Driving Past the Factory

If you drive the N33 south through Veendam in October, you will smell it before you see it: the deep, faintly sweet, faintly sour smell of potatoes being cooked at industrial scale, water steam rising from the cooling towers into a grey Groningen sky. The trucks come in from the fields full and leave empty. The cooperative has 2,000 farmer-members spread across six districts, four in the Netherlands and two in Germany, and during the autumn harvest season the factories run around the clock. Nothing about the operation is photogenic. The buildings are square, the silos are tall, the pipes are insulated, the parking lot is full of working trucks. It is what a hundred-year-old farmers' cooperative looks like when it has done its job well: not impressive in the picturesque sense, just productive, owned by the people who feed it, and very nearly indispensable.

From the Air

Coordinates 53.11°N, 6.87°E. Avebe's main Veendam facility is on the south side of town, just east of the N33 expressway.
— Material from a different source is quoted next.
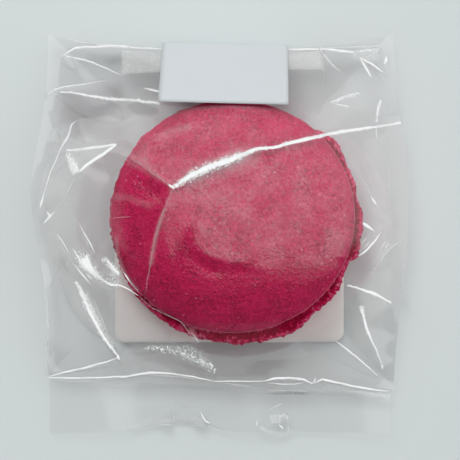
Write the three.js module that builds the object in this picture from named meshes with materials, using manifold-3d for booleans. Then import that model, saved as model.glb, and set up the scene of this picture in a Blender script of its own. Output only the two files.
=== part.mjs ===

From the air you'll see large industrial buildings, multiple silos and cooling towers, and tankering yards - distinctly an agro-industrial complex rather than a typical commercial estate. Nearest airport: Groningen Airport Eelde (EHGG, 30 km west-southwest). During autumn potato harvest, steam plumes from the processing plants are often visible. The town of Veendam sits to the north; the village of Muntendam is just north of that.